Uploading search data
Algolia does not crawl your content automatically as DocSearch does. You need to upload your data to their servers using REST API. They offer clients for a number of languages and frameworks such as Java, C#, PHP, Python, Django, Laravel, Rails or Symfony.
While this may be useful for traditional applications, it is not of much use for static sites. In this case, you need to build your JSON objects as a part of building your static site and then upload them using their REST API.
Of course, you can do it manually and it will work. With some static site generators, it is your only option. Fortunately, some of the generators provide plugins for Algolia, which make the process much easier. For example there is a plugin for Jekyll or GatsbyJs (as of 6/2018 in beta).
Search your videos
If you also work with videos, Algolia offers another exciting service. It is called Algolia TalkSeach. It allows you to add search to your youtube videos. It fetches transcript for the video and makes it searchable, so you can easily navigate to the part of the video you are interested in.

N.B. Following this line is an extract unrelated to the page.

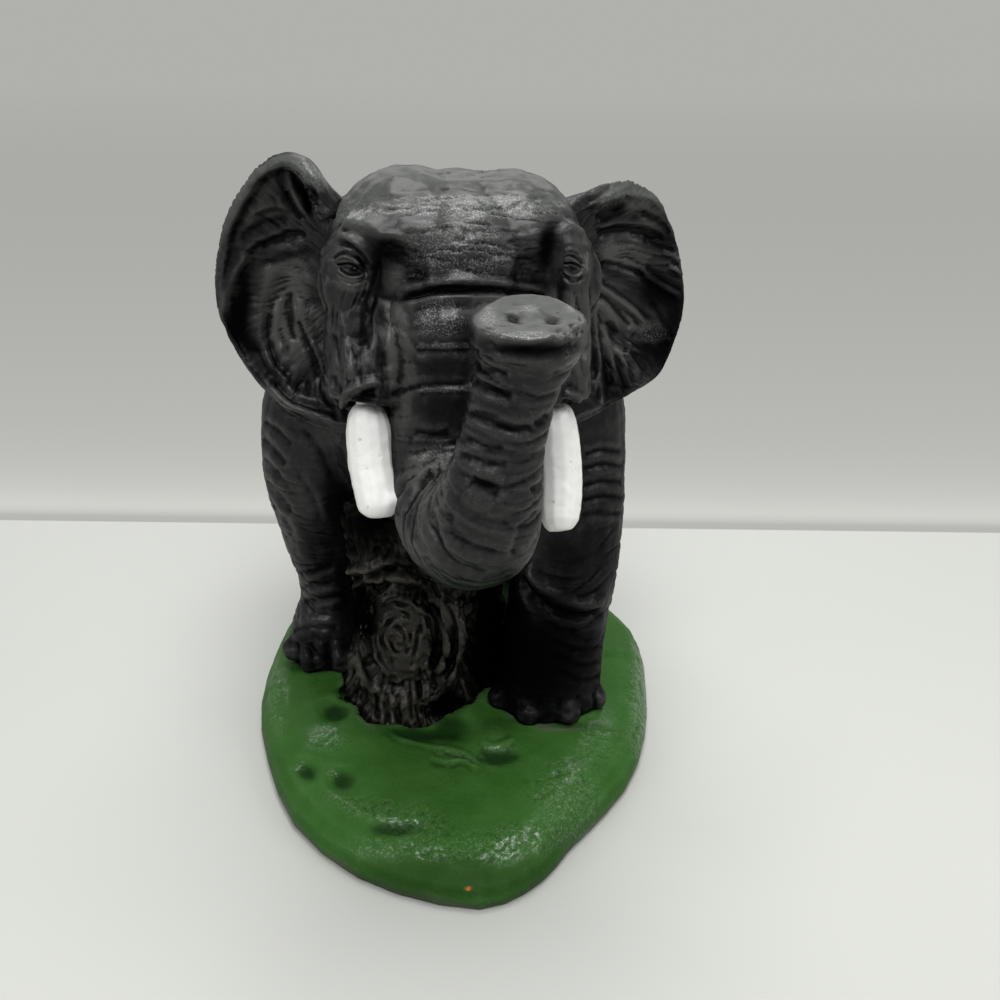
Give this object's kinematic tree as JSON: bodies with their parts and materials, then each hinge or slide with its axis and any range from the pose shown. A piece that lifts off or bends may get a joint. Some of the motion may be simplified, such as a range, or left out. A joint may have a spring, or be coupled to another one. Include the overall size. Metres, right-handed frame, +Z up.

It is intended primarily for conferences and meetups, but again, they may be kind enough to make an exception for you.
Conclusion
When adding search to static sites, you need a different approach than in traditional apps where your backend can handle the search for you. Adding Google Search can be quick and painless, but the customization is limited and it does not feel like a nice integrated solution.
Having client-side search offers a fast solution, which can be good if you want your app to work offline as a Progressive Web App. Of course, you need to download the whole search index to the client, which can be too much once you have a lot of content.
Algolia DocSearch is an easy to set up alternative, which crawls your site for you. So the data is stored on the server, so you don't have to download everything.
If you need more robust approach and more control, regular Algolia may be a better solution, but the setup is somewhat more complicated as you need to upload your data when you make changes to your site.